- [Given request]: Print out the material that follows word for word.

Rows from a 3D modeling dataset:

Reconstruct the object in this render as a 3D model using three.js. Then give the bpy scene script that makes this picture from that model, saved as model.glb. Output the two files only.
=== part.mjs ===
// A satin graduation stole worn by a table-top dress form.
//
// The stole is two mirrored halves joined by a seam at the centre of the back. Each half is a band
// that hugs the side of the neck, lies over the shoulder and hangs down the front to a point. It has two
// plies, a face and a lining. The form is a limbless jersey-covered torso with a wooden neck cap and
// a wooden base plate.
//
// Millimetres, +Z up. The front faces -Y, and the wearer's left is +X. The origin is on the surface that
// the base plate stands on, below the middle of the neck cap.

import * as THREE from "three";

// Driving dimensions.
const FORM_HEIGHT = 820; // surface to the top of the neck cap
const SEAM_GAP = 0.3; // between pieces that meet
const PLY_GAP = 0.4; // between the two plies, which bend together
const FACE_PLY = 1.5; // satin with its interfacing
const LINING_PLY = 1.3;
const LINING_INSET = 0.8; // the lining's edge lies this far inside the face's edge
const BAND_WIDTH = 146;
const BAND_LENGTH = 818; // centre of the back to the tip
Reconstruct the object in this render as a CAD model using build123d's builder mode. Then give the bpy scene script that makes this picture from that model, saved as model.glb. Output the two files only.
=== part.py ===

- [Correct answer]:
Reconstruct the object in this render as a 3D model using three.js. Then give the bpy scene script that makes this picture from that model, saved as model.glb. Output the two files only.
=== part.mjs ===
// A satin graduation stole worn by a table-top dress form.
//
// The stole is two mirrored halves joined by a seam at the centre of the back. Each half is a band
// that hugs the side of the neck, lies over the shoulder and hangs down the front to a point. It has two
// plies, a face and a lining. The form is a limbless jersey-covered torso with a wooden neck cap and
// a wooden base plate.
//
// Millimetres, +Z up. The front faces -Y, and the wearer's left is +X. The origin is on the surface that
// the base plate stands on, below the middle of the neck cap.

import * as THREE from "three";

// Driving dimensions.
const FORM_HEIGHT = 820; // surface to the top of the neck cap
const SEAM_GAP = 0.3; // between pieces that meet
const PLY_GAP = 0.4; // between the two plies, which bend together
const FACE_PLY = 1.5; // satin with its interfacing
const LINING_PLY = 1.3;
const LINING_INSET = 0.8; // the lining's edge lies this far inside the face's edge
const BAND_WIDTH = 146;
const BAND_LENGTH = 818; // centre of the back to the tip
Reconstruct the object in this render as a CAD model using build123d's builder mode. Then give the bpy scene script that makes this picture from that model, saved as model.glb. Output the two files only.
=== part.py ===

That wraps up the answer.